The State filed a petition for writ of certiorari with this court. See Iowa R. App. P. 6.107(1). We granted the petition.

II. Scope and Standard of Review.

“We review rulings on questions of statutory interpretation for correction of errors at law.” State v. Olutunde, 878 N.W.2d 264, 266 (Iowa 2016) (quoting In re R.D., 876 N.W.2d 786, 791 (Iowa 2016)). We also review restitution orders for correction of errors at law. State v. Hagen, 840 N.W.2d 140, 144 (Iowa 2013). “In reviewing a restitution order ‘we determine whether the court's findings lack substantial evidentiary support, or whether the court has not properly applied the law.’ ” Id. (quoting State v.
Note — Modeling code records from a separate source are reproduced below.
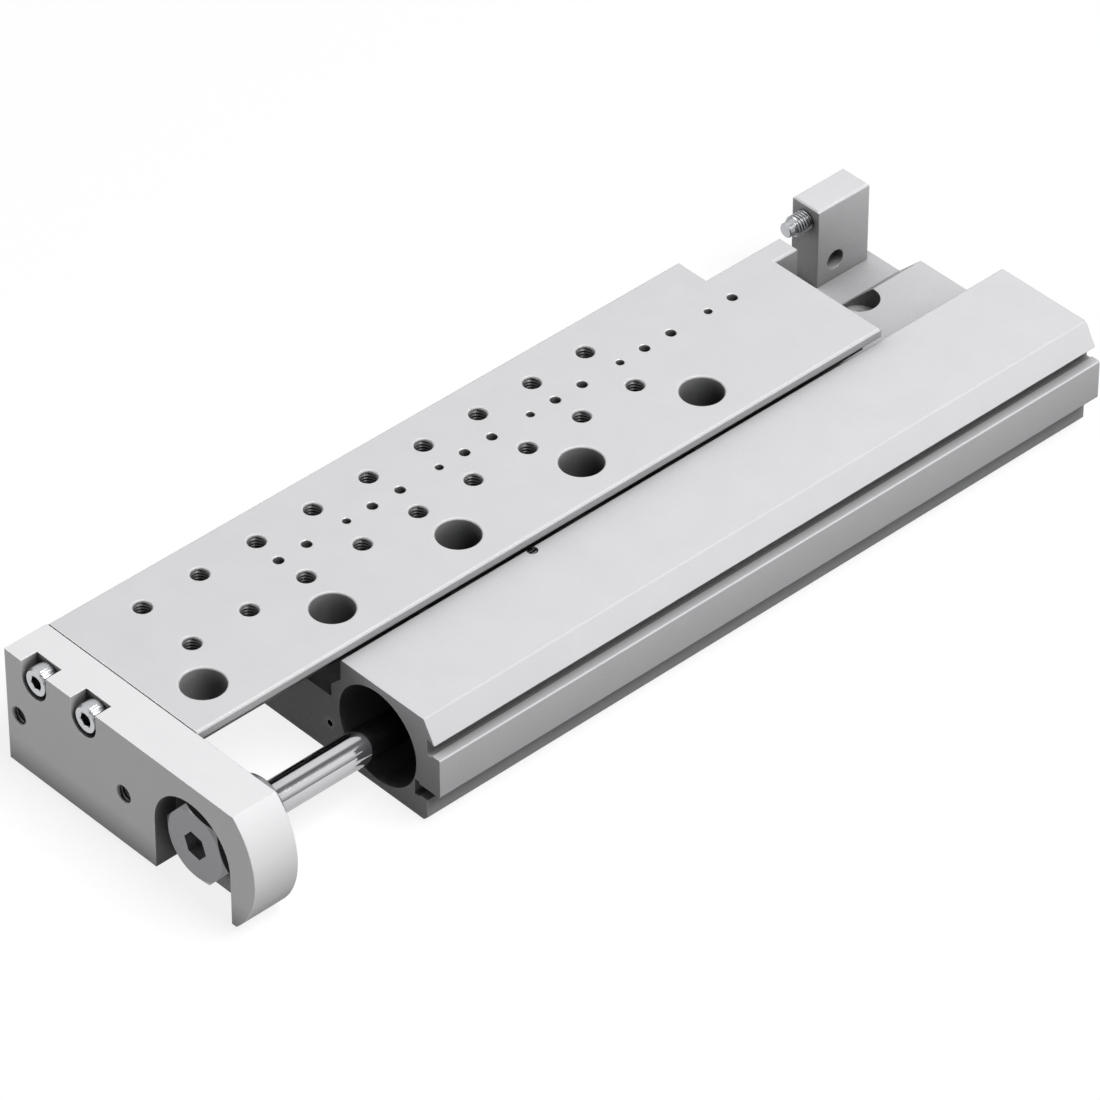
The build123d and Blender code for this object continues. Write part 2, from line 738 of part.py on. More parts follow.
def circlip(outer_d, x0):
    """Internal retaining ring with its gap at the bottom."""
    clip = ring(outer_d - 2 * circlip_width, outer_d, x0, x0 + circlip_thickness)
    reach = outer_d
    half = reach * circlip_gap_slope
    wedge = Polyline((0, 0), (reach, -half), (reach, half), close=True)
    cut = extrude(Plane.XY * make_face(wedge), circlip_thickness)
    return clip - Pos(x0, axis_y, axis_height) * Rot(0, 90, 0) * cut


def rear_cap():
    """Plug that closes the cylinder's rear end, bored for the cushioning sleeve."""
    cap = rod_x(bore_d - 2 * running_gap, rear_cap_end_x, rear_cap_face_x)
    cap -= rod_x(cushion_d + 2 * cushion_gap, rear_cap_face_x - cushion_depth, rear_cap_face_x)
    return cap - o_ring_cut(o_ring_x(rear_cap_end_x, rear_cap_length / 2))


def duct_plug():
    """Plug in the front end of the long air duct."""
    plug = rod_x(duct_d - 2 * running_gap, front_x - duct_plug_length, front_x, duct_y, duct_z)
    socket = Pos(front_x - duct_d / 2, duct_y, duct_z) * Rot(0, 90, 0) * hexagon(duct_d / 2, duct_d / 2)
    return plug - socket


def cushion_screw():
    """Small slotted screw beside the slide that sets the end cushioning."""
    x, y, bottom = cushion_screw_place()
    top = barrel_height - head_recess
    screw = rod_z(cushion_screw_d, bottom, top, x, y)
    blade = cushion_screw_d / 5
    return screw - block(x - cushion_screw_d, x + cushion_screw_d, y - blade / 2, y + blade / 2, top - 2 * blade, top)


def stop_block():
    """Block at the rear left that carries the adjustable stop screw."""
    x0 = block_front_x - block_length
    body = block(x0, block_front_x, left_y, left_y + block_width, floor_height, total_height)
    body = chamfer(body.faces().sort_by(Axis.Z)[-1].edges(), block_chamfer)
    body -= rod_x(stop_screw_d + 2 * thread_clearance, x0, block_front_x, block_centre_y, stop_z)
    cross_z = floor_height + cross_hole_rise
    body -= rod_y(cross_hole_d, left_y, left_y + block_width, block_front_x - cross_hole_inset, cross_z)
    depth = block_seat_z() + block_screw_length - floor_height + tip_clearance
    shaft = m4["d"] + 2 * thread_clearance
    body -= rod_z(shaft, floor_height, floor_height + depth, block_screw_x, block_screw_y)
    body -= rod_z(block_pin_d, floor_height, floor_height + block_pin_top, block_pin_x, block_centre_y)
    return body


def stop_block_screw():
    """Cap screw from the mounting face into the stop block."""
    screw = Rot(180, 0, 0) * cap_screw(m4, block_screw_length)
    return Pos(block_screw_x, block_screw_y, block_seat_z()) * screw


def stop_block_pin():
    """Dowel that keeps the stop block square."""
    top = floor_height + block_pin_top
    return rod_z(block_pin_d, top - block_pin_length, top, block_pin_x, block_centre_y)


def stop_screw():
    """Headless end stop screw with a dog point, turned from its rear end."""
    x0 = stop_tip_x - stop_screw_length
    shoulder_x = stop_tip_x - stop_dog_length
    screw = rod_x(stop_screw_d, x0, shoulder_x, block_centre_y, stop_z)
    screw = chamfer(screw.edges().filter_by(GeomType.CIRCLE), edge_chamfer)
    screw += rod_x(stop_dog_d, shoulder_x - edge_chamfer, stop_tip_x, block_centre_y, stop_z)
    return screw - Pos(x0, block_centre_y, stop_z) * Rot(0, 90, 0) * hexagon(stop_key, stop_key_depth)


nodes = {
    "housing": housing(),
    "left_raceway": raceway(-1),
    "right_raceway": raceway(1),
    "raceway_screws": raceway_screws(),
    "stop_block": stop_block(),
    "stop_block_screw": stop_block_screw(),
    "stop_block_pin": stop_block_pin(),
    "front_cap": front_cap(),
    "rod_bush": rod_bush(),
    "rod_wiper": rod_wiper(),
    "front_cap_ring": o_ring(o_ring_x(cap_face_x, front_cap_length)),
    "front_bumper": ring(bumper_inner_d, bumper_outer_d, cap_face_x - bumper_thickness, cap_face_x),
    "front_circlip": circlip(recess_d + 2 * circlip_depth, cap_shoulder_x + cap_flange),
    "rear_cap": rear_cap(),
    "rear_cap_ring": o_ring(o_ring_x(rear_cap_end_x, rear_cap_length / 2)),
    "rear_bumper": ring(bumper_inner_d, bumper_outer_d, rear_cap_face_x, rear_cap_face_x + bumper_thickness),
    "rear_circlip": circlip(bore_d + 2 * circlip_depth, rear_cap_end_x - circlip_thickness),
    "duct_plug": duct_plug(),
    "cushion_screw": cushion_screw(),
    "slide_plate": slide_plate(),
    "yoke_plate": yoke_plate(),
    "yoke_screws": yoke_screws(),
    "guide_rail": guide_rail(),
    "rail_screws": rail_screws(),
    "rail_pins": rail_pins(),
    "piston_rod": piston_rod(),
    "rod_end_screw": rod_end_screw(),
    "rod_collar": rod_collar(),
    "piston": piston(),
    "piston_seals": [piston_ring(n, bore_d - 2 * running_gap) for n in (0, 1)],
    "piston_magnet": piston_ring(2, bore_d - 6 * piston_land_gap),
    "piston_guide_ring": piston_ring(3, bore_d - 2 * running_gap),
    "piston_screw": piston_screw(),
    "cage": cage(),
    "guide_balls": guide_balls(),
    "stop_screw": stop_screw(),
}

for name, shape in nodes.items():
    solid = Compound(children=shape) if isinstance(shape, list) else shape
    export_step(solid, f"parts/{name}.step")
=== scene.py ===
import math

import bmesh
import bpy
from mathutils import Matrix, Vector


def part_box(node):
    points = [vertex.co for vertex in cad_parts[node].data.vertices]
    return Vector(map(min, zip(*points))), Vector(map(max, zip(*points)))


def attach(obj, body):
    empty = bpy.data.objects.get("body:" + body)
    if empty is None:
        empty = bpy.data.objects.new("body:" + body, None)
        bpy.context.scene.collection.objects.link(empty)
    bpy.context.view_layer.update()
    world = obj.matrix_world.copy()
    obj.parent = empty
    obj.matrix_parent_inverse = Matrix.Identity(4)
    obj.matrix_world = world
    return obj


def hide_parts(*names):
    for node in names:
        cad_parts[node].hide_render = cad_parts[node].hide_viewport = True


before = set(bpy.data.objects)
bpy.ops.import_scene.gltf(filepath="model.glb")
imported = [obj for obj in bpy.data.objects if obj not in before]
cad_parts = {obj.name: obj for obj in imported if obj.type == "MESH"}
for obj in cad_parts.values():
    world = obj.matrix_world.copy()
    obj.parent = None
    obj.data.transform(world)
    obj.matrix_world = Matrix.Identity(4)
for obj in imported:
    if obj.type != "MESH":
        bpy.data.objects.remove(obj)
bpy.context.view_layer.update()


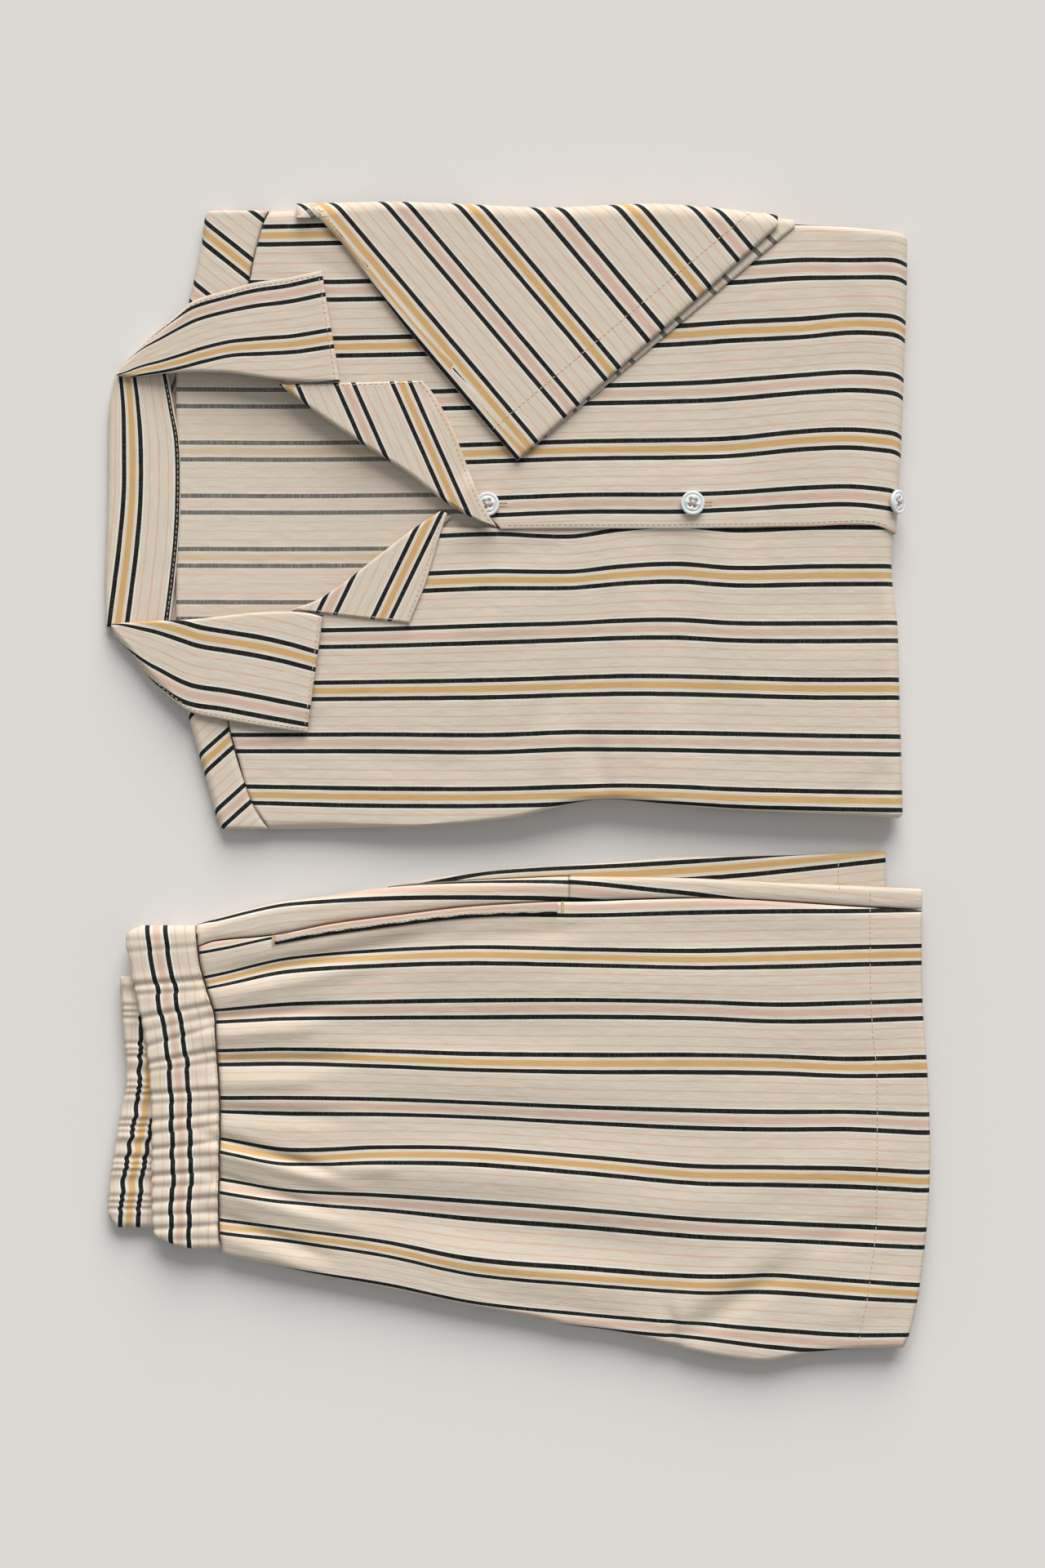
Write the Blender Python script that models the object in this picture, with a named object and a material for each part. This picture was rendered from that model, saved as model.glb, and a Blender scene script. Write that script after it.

Bonstetter, 637 N.W.2d 161, 165 (Iowa 2001)).

III. Disposition.

For the reasons set forth in today's State v. District Court decision, Iowa Code section 321J.2(13)(b) does not authorize recovery of the costs of the routine law enforcement activities involved in this case. See ___ N.W.2d ___. Officer Niesen stopped Harter based on an improper lane change and because the vehicle's license plate light was burnt out. There was no accident, there were no actual or potential injuries, and no one made a 911 call. Hence, there was no emergency response by Officer Niesen within the meaning of the statute, and this is not the type of case for which public agency restitution is authorized. Accordingly, we annul the writ.



All justices concur except Waterman, J., who takes no part.